最近、友人が某都心に築浅の中古マンションを購入しました。その価格は1億円をわずかに下回るといいます。それ買って本当に大丈夫なの?と、さすがに少し心配しましたが奥さんも働いておりペアローンを組んだとのことでした。
一方、会社の同僚でも奥さんが専業主婦の家庭の方にお住まいを聞くと、都内の場合、私鉄の支線(東急なら東横・田園都市線ではなく、多摩川線など)か、中央線でも三鷹を越えた市部であることが多いです。前述の彼よりキャリアがあり、年収水準がより高いと思われるケースでもそうです。
理由は簡単で一人で稼ぐより二人で稼ぐほうが簡単だからです。もちろん、共働きだと家事・育児を共同で行う苦労はありますが、一人で年収を500万あげるより二人で働いて追加の500万を稼ぐほうが楽です。しかも、共働きの場合は所得税の累進課税がそれぞれにかかってくることになるので、追加の500万円に対してより多くの手取り金額を見込めます。
かくして、専業主婦を持つ先輩より共働きの後輩のほうがより都心の高価な住居を構えることとなります。
共働き家庭は30年以上にわたって増え続けている
ここで統計を紹介しましょう。内閣府の行っている男女共同参画白書を参照すると、共働き世帯数は過去30年間増え続け、もっとも最近の数値では1,129万世帯が共働きをしており、その数は専業主婦家庭の約2倍となっています(平成28年)。
女性の年齢別就業率を見ると、いずれの年代でも過去と比べて大きく上昇しており、このトレンドが続く限り、女性の就業率は今後も100%に少しずつ近づいていくと考えられます。
また、一般的により給与水準の低いとされる非正規雇用者の割合を見ると、ここ3年で15 - 44歳までの非正規雇用者の割合が減少していることが分かります。つまり、女性若年層の給与水準の上昇が起こっていると考えられます。
パワーカップルが東京の不動産相場を下支えする
日経新聞で次のような記事を見ました。デベロッパーは近年、東京首都圏の夫婦共働き「パワーカップル」をターゲットに商品開発・マーケティングを行っているそうです。
パワーカップルの条件は夫婦ともに年収700万円超。彼らの好む物件の条件は
「最寄り駅まで徒歩8分以内、(オフィス街の)東京駅や大手町駅まで乗り換えなしで15~30分」(トータルブレインの久光社長)。これが首都圏のパワーカップルが好む物件の最大公約数的条件だ。価格は二の次。
とあります。私の周囲を見渡す限り、東京ではパワーカップルの条件を満たす家庭が今後も増えていく実感があります。

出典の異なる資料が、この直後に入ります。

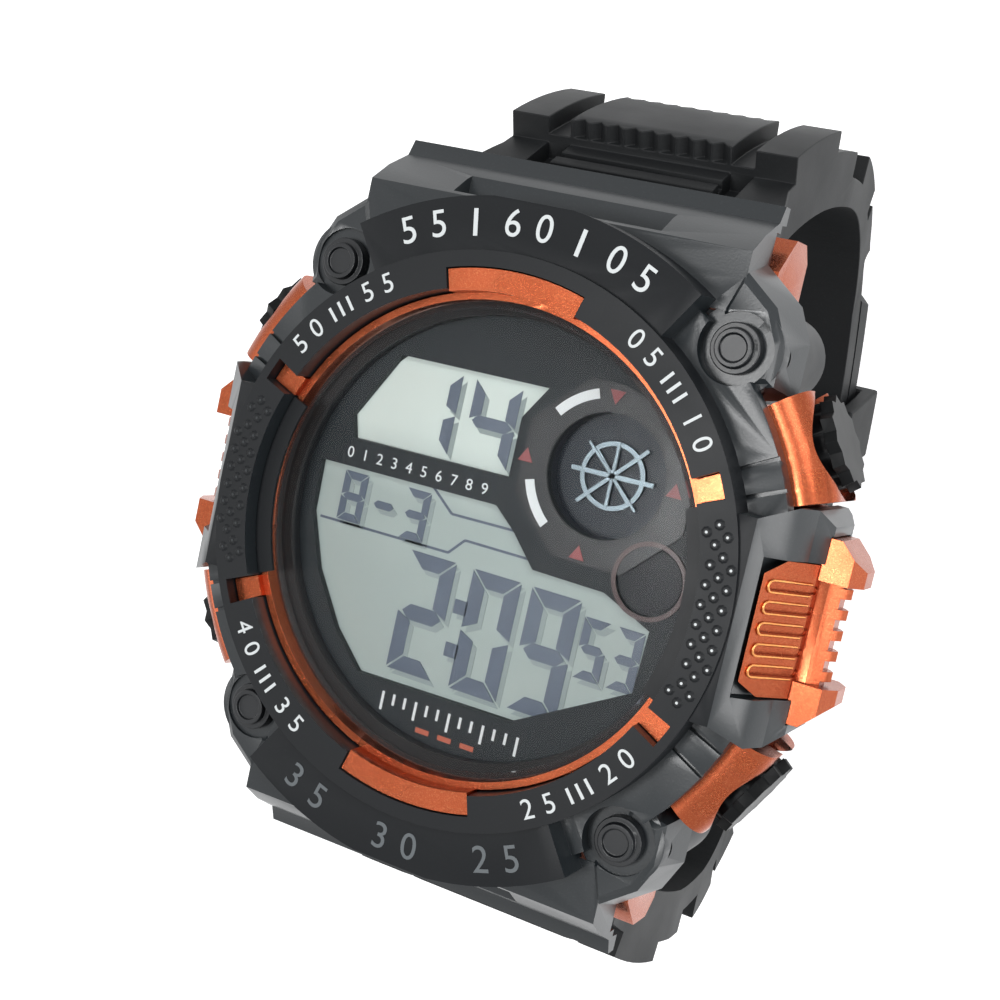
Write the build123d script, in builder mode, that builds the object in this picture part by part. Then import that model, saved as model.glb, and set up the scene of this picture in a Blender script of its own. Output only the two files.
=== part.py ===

2022年生産緑地問題はパワーカップルの行動に変化を与えるか
将来の不動産市況に関する論評を見ますと、2022年には「生産緑地問題」が不動産相場を大きく押し下げるという識者がいます。彼らは、練馬区・世田谷区に多くある「生産緑地」(’市街化区域内の農地)が法律の期限を迎え、多くが宅地に転用されるだろうと見ています。その結果、東京の不動産市況は値下がりに転じるという説です。
しかし、私は従前のパワーカップルの属性・指向を考慮すると東京都心(多くの企業が立地するエリア)の不動産価格に大きく影響を与える可能性は低いのではないかと見ています。たとえば、練馬区駅徒歩15分の戸建て用地を彼らは求めるでしょうか。たとえ価格は安くても彼らは都心の値上がりしたマンションを購入し続けるはずです。